If you’re an entrepreneur you can decide on your own rules and do whatever the hell you want, however, only certain kinds of people are cut out for entrepreneurial life. They’re like the bandleaders of the music world. If you can book gigs as a one-man-show, fantastic. If you can attract talent and run a team, then you’re really cooking.

If you’re a working stiff, a gun for hire, you are typically not getting paid to be creative, you’re getting paid to do work. You are playing other people’s gigs. The bulk of professional musicians are not simply playing gigs; a career player might be arranging written music, producing recorded music, directing performances, in addition to the teaching and performing that is required. That is work. It’s music, but the tasks are very clearly defined, they require a lot of skill, and have real value.

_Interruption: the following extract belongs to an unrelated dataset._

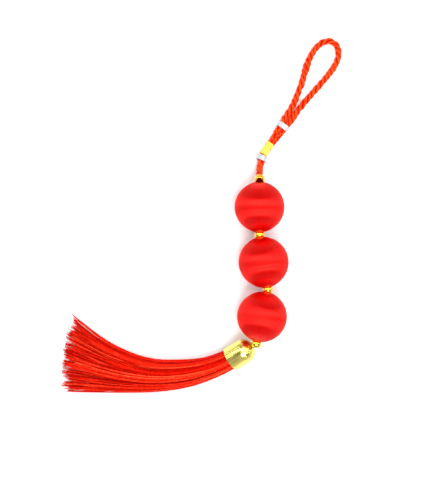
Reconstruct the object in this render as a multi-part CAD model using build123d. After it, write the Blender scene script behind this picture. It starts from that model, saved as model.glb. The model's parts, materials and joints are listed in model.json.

The main thing here is that these people are able to make a living because they get the calls. They get the call because they have a track record of showing up and doing the right thing, regardless of whether it is “their thing”. A pro might play Top 40 Friday night, a Wedding on Saturday, and a country dance hall Sunday. This life may not appear to contain glory, but there’s something to be said for having one’s esteem delivered in bite-sized portions over a lengthy career rather than dropped from the cargo bay from altitude.

The real problem at the ground level is that these esteem-oriented programmers are preoccupied with attention in the same way Kim Kardashian is, or the way a cocaine enthusiast is always working on a score. It is a compulsion, a mildly pathological delusion in which they imagine the eyes of the community upon them. Worse yet, it is distraction from their work which, curiously, could be a source of esteem if they chose to accept it as such.

To coin a phrase from Steinbeck, many of these programmers see ordinary software work not as a source of wealth and satisfaction, but as a temporary embarassment on their path to acclaim. They just need to find the new langyage for that project in that will get them there.